Rán, which is operated by scientists at the University of Gothenburg in Sweden, embarked on a 20-hour mission that was as risky as it was serendipitous, Graham said. It mapped an area of the seabed about the size of Houston in front of the glacier – and did so in extreme conditions during an unusual summer notable for its lack of sea ice.

This allowed researchers to access the glacier front for the first time in history.

“This was a pioneering study of the ocean floor, made possible by recent technological advancements in autonomous ocean mapping and a bold decision by the Wallenberg foundation to invest in this research infrastructure,” said Anna Wåhlin, a physical oceanographer from the University of Gothenburg who deployed Rán at Thwaites. “The images Ran collected give us vital insights into the processes happening at the critical junction between the glacier and the ocean today.”

“It was truly a once-in-a-lifetime mission,” said Graham, who said the team would like to sample the seabed sediments directly so they can more accurately date the ridge-like features.

“But the ice closed in on us pretty quickly and we had to leave before we could do that on this expedition,” he said.

THOR scientists Alastair Graham (right) and Robert Larter (left) look on in awe at the crumbling ice face of the Thwaites Glacier margin, from the bridge deck of the R/V Nathaniel B. Palmer.
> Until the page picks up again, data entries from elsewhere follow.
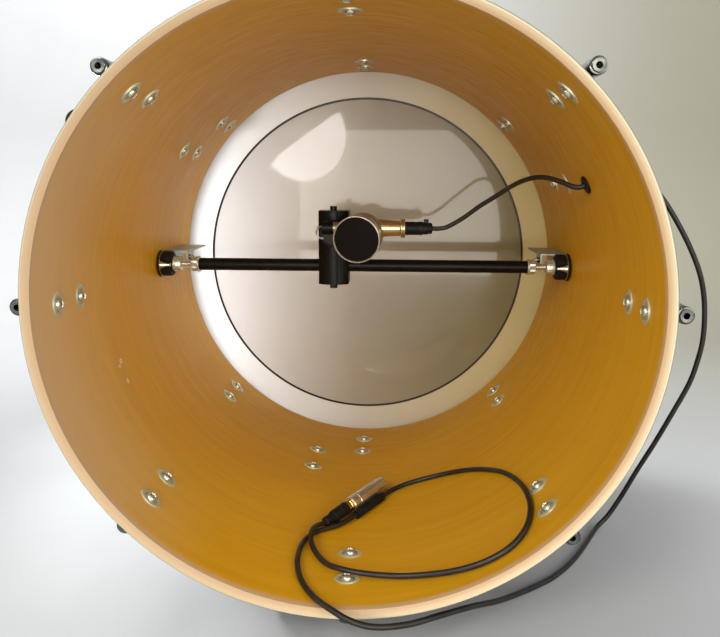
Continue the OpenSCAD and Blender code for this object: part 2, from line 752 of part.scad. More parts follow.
module mic_plug() {
    color([0.06, 0.06, 0.06]) in_drum() translate([0, swivel_depth, swivel_z]) {
        difference() {
            union() {
                x_bar(plug_d, socket_end + skin, plug_end - 12);
                x_bar(plug_d - 1.5, plug_end - 12.5, plug_end - 5);
                x_bar(plug_d - 3, plug_end - 5.5, plug_end);
                x_bar(plug_d - 2.3, neck_x + 25, socket_end + 1);
                translate([plug_end - 11, -3.5, 5]) cube([6, 7, 6.5]);
            }
            x_bar(plug_d - 6, neck_x + 24, neck_x + 27);
        }
    }
}

module mic_lead() { color([0.1, 0.09, 0.08]) tube(lead_points, cord_d); }
module outer_lead() { color([0.1, 0.09, 0.08]) tube(outer_points, cord_d); }

// ---------- line plug on the cable's end ----------

// Line plug frame: x points from the cable to the plug's mouth
module in_line_plug() {
    translate(line_plug_rear) rotate([0, 0, 90 + line_plug_turn]) rotate([0, line_plug_tilt, 0]) children();
}

module line_plug_boot() {
    color([0.07, 0.06, 0.06]) in_line_plug() {
        x_bar(8, 0, 14, 10.5);
        x_bar(13, 13.8, boot_len, 15);
    }
}

module line_plug_ring() {
    color([0.75, 0.58, 0.25]) in_line_plug() x_bar(16.4, boot_len, boot_len + line_ring_len);
}

module line_plug_barrel() {
    start = boot_len + line_ring_len;
    color([0.78, 0.78, 0.75]) in_line_plug() {
        difference() {
            x_bar(barrel_d, start, start + barrel_len);
            x_bar(barrel_d - 3, start + 40, start + barrel_len + 1);
        }
        for (k = [0 : 2]) rotate([k * 90, 0, 0]) translate([0, 0, 4.5]) x_bar(2.4, start + 39, start + 56);
    }
}

// Sleeve round the cable where it runs beside the plug
module cable_wrap() {
    v = wrap_to - wrap_from;
    color([0.05, 0.05, 0.05]) translate(wrap_from) rotate([0, acos(v.z / norm(v)), atan2(v.y, v.x)])
        difference() {
            cylinder(d = 10.4, h = norm(v));
            translate([0, 0, -1]) cylinder(d = cord_d + 1.2, h = norm(v) + 2);
        }
}

shell();
vent_grommet();
lug_gaskets();
batter_lugs();
front_lugs();
batter_swivel_nuts();
front_swivel_nuts();
lug_washers();
lug_screws();
front_head();
flesh_hoop();
front_hoop();
claw_hooks();
claw_pads();
tension_rod(1);  // tension_rod_1
tension_rod(2);  // tension_rod_2
tension_rod(3);  // tension_rod_3
tension_rod(4);  // tension_rod_4
tension_rod(5);  // tension_rod_5
tension_rod(6);  // tension_rod_6
tension_rod(7);  // tension_rod_7
tension_rod(8);  // tension_rod_8
tom_bracket();
tom_wing_screw();
spur_brackets();
left_spur_leg();
lower_spur_leg();
left_spur_rod();
lower_spur_rod();
left_spur_tip();
lower_spur_tip();
left_spur_bolt();
lower_spur_bolt();
bracket_screws();
bracket_washers();
cross_bar();
bar_ends();
bar_studs();
left_jam_nut();
right_jam_nut();
wall_feet();
foot_pins();
wall_pads();
wall_straps();
clamp_block();
clamp_screw();
swivel_arm();
swivel_knob();
mic_body();
mic_capsule();
grille_ring();
grille_mesh();
mic_socket();
mic_plug();
mic_lead();
outer_lead();
line_plug_boot();
line_plug_ring();
line_plug_barrel();
cable_wrap();
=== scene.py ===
"""Bass drum with its batter head off and a microphone mounted inside: looks and light."""
import itertools
import math

import bmesh
import bpy
from mathutils import Matrix, Vector


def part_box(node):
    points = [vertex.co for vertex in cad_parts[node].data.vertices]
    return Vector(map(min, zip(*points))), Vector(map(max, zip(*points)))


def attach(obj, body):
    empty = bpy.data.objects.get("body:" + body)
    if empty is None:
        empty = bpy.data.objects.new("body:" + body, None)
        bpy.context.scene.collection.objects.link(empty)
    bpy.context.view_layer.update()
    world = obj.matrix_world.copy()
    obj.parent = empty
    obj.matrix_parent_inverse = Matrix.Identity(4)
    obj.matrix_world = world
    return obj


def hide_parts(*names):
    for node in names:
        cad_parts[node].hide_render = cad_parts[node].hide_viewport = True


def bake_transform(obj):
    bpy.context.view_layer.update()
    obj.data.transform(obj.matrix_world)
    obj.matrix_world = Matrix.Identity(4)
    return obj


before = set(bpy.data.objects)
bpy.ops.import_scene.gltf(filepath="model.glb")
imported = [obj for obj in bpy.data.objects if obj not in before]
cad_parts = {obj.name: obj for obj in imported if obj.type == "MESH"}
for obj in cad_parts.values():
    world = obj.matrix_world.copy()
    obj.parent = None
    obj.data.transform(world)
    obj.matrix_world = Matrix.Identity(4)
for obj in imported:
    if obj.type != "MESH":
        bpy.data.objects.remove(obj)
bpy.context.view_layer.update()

# ---------- places, in metres, in the CAD's frame ----------

MM = 0.001
low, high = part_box("shell")
SHELL_R = (high[0] - low[0]) / 2
SHELL_LEN = high[1] - low[1]
AXIS_Z = (high[2] + low[2]) / 2
NEAR_Y = low[1]
WALL = 7.4 * MM
WALL_R = SHELL_R - WALL
ROD_R = SHELL_R + 20.1 * MM
LUG_ANGLES = [45 * k for k in range(8)]
BATTER_LUGS, FRONT_LUGS = 74.5, 384.5
LUG_LEN, LUG_PITCH, LUG_R = 81.0, 45.0, 8.0
BAR_DEPTH, BAR_Z = 325.0, 4.5
LEFT_SPUR, LOWER_SPUR = (146.0, 325.0), (-103.5, 319.0)
TOM = (24.7, 288.0)
VENT = (24.5, 177.0)
SPUR_R = SHELL_R + 20.6 * MM
SPUR_LEN = 252.0
SPUR_PITCH, TOM_PITCH = 54.0, 58.0
FILM_T = 0.5
PRINT_R = 235.0
IN_DRUM = Matrix.Translation((0, NEAR_Y, AXIS_Z))
OUT_TO_ROD = Matrix.Translation((0, 0, ROD_R))
TO_X = Matrix.Rotation(math.radians(90), 4, "Y")
TO_LEFT = Matrix.Rotation(math.radians(-90), 4, "Y")
TO_Y = Matrix.Rotation(math.radians(-90), 4, "X")
FLIP = Matrix.Rotation(math.radians(180), 4, "X")


def shift(x, y, z):
    """A move given in millimetres."""
    return Matrix.Translation((x * MM, y * MM, z * MM))


def on_shell(angle, depth, r=0.0):
    """Local z points out of the shell at r metres from its axis, and local y runs along the drum."""
    turn = Matrix.Rotation(math.radians(90 - angle), 4, "Y")
    return IN_DRUM @ turn @ Matrix.Translation((0, depth * MM, r))


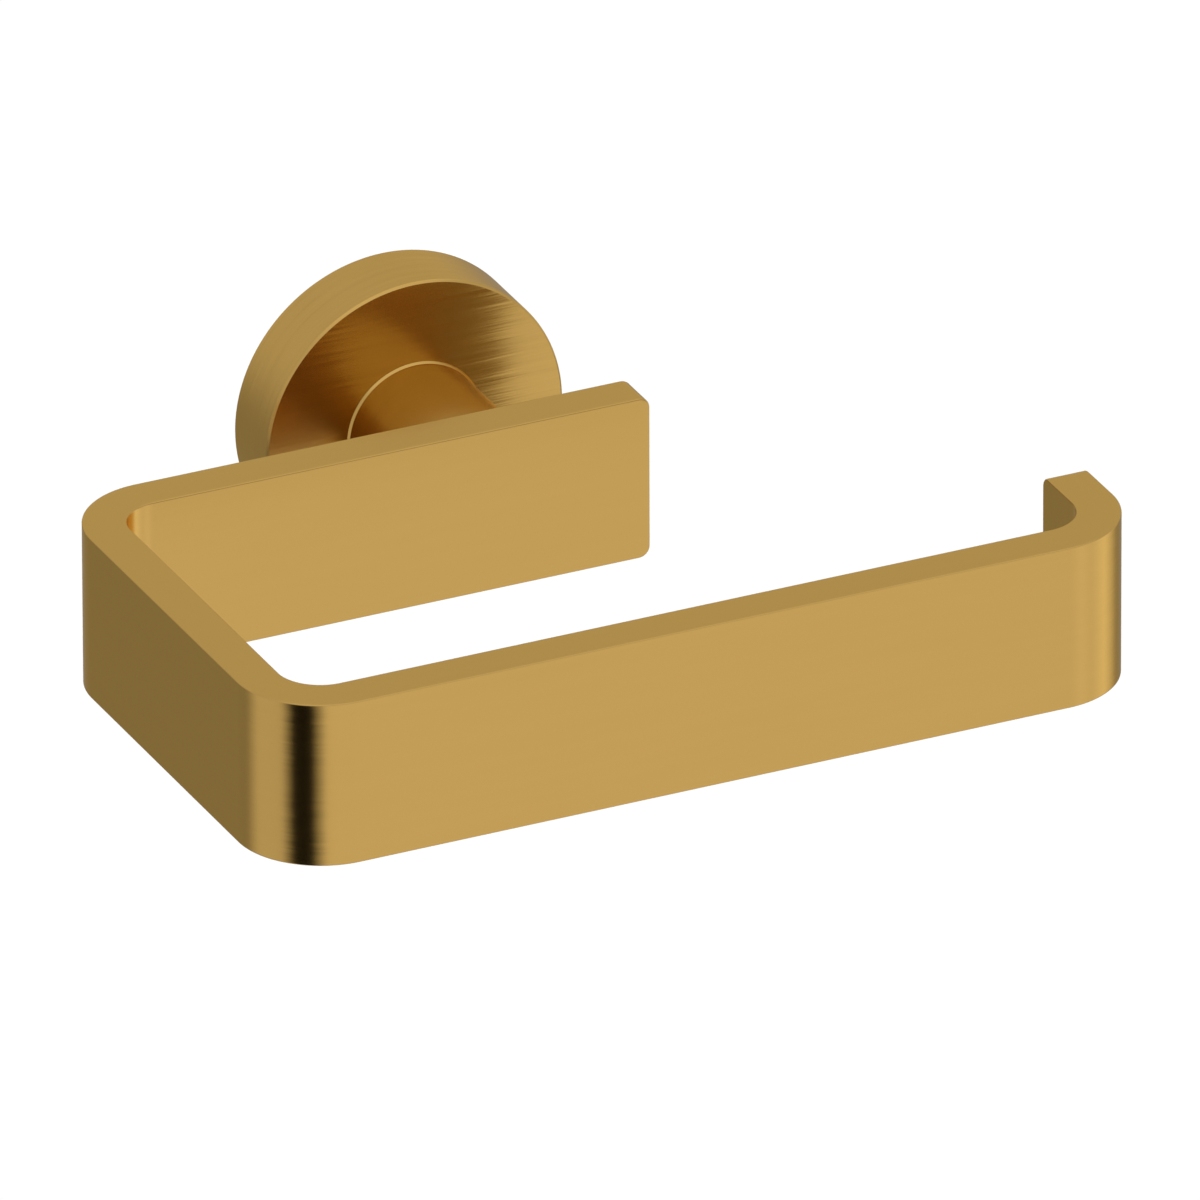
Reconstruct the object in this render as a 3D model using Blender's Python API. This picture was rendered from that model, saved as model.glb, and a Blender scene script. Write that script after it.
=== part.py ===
"""Toilet paper holder: a flat bar bent in plan, on a round post and a wall rose.

Metres, +Z up. The origin is on the wall, at the centre of the rose. +X runs to the right along the
wall and +Y into it, so the holder stands out from the wall towards -Y.
"""
import math

import bmesh
import bpy

MM = 0.001
GAP = 0.3 * MM  # clearance between pieces that touch on the real object

# Flat bar, seen from above
BAR_HEIGHT = 30.0 * MM
BAR_THICKNESS = 7.6 * MM
BAR_WIDTH = 161.4 * MM
BAR_DEPTH = 89.1 * MM
BAR_BEND_RADIUS = 15.3 * MM  # at the outer face
BAR_BACK_LENGTH = 107.1 * MM  # left side to the free end of the back plate
BAR_LIP_LENGTH = 26.4 * MM  # front face to the end of the lip
BAR_END_RADIUS = 2.0 * MM
BAR_EDGE_EASE = 0.4 * MM
BAR_AXIS_FROM_LEFT = 78.9 * MM

# Wall rose
ROSE_RADIUS = 27.6 * MM
ROSE_DEPTH = 12.7 * MM
ROSE_WALL = 2.4 * MM
ROSE_CHAMFER = 0.4 * MM

# Round post
POST_LENGTH = 25.5 * MM
POST_RADIUS = 12.3 * MM
POST_FOOT_RADIUS = 12.7 * MM
SPIGOT_RADIUS = 8.0 * MM

# Wall bracket inside the rose
BRACKET_RADIUS = 22.5 * MM
BRACKET_RIM = 2.6 * MM
BRACKET_FLOOR = 2.5 * MM
BRACKET_DEPTH = 8.0 * MM
GROOVE_DEPTH = 0.8 * MM
GROOVE_HALF_WIDTH = 1.4 * MM
GRUB_FROM_WALL = 5.0 * MM
SLOT_LENGTH = 7.0 * MM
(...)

Credit: Frank Nitsche

While many questions remain, one thing’s for sure: It used to be that scientists thought of the Antarctic ice sheets as sluggish and slow to respond, but that’s simply not true, according to Graham.

“Just a small kick to Thwaites could lead to a big response,” he said.

According to the United Nations, roughly 40 percent of the human population lives within 60 miles of the coast.

“This study is part of a cross-disciplinary collective effort to understand the Thwaites Glacier system better,” said Tom Frazer, dean of the USF College of Marine Science, “and just because it’s out of sight, we can’t have Thwaites out of mind. This study is an important step forward in providing essential information to inform global planning efforts.”

Reference: “Rapid retreat of Thwaites Glacier in the pre-satellite era” by Alastair G. C. Graham, Anna Wåhlin, Kelly A. Hogan, Frank O. Nitsche, Karen J. Heywood, Rebecca L. Totten, James A. Smith, Claus-Dieter Hillenbrand, Lauren M. Simkins, John B. Anderson, Julia S. Wellner and Robert D. Larter, 5 September 2022, Nature Geoscience.
DOI: 10.1038/s41561-022-01019-9

The study was supported by the National Science Foundation and the UK Natural Environment Research Council through the International Thwaites Glacier Collaboration.

The 2019 expedition was the first in a five-year project dubbed THOR, which stands for Thwaites Offshore Research, and also included team members from a sister project called the Thwaites-Amundsen Regional Survey and Network Integrating Atmosphere-Ice-Ocean Processes, or TARSAN.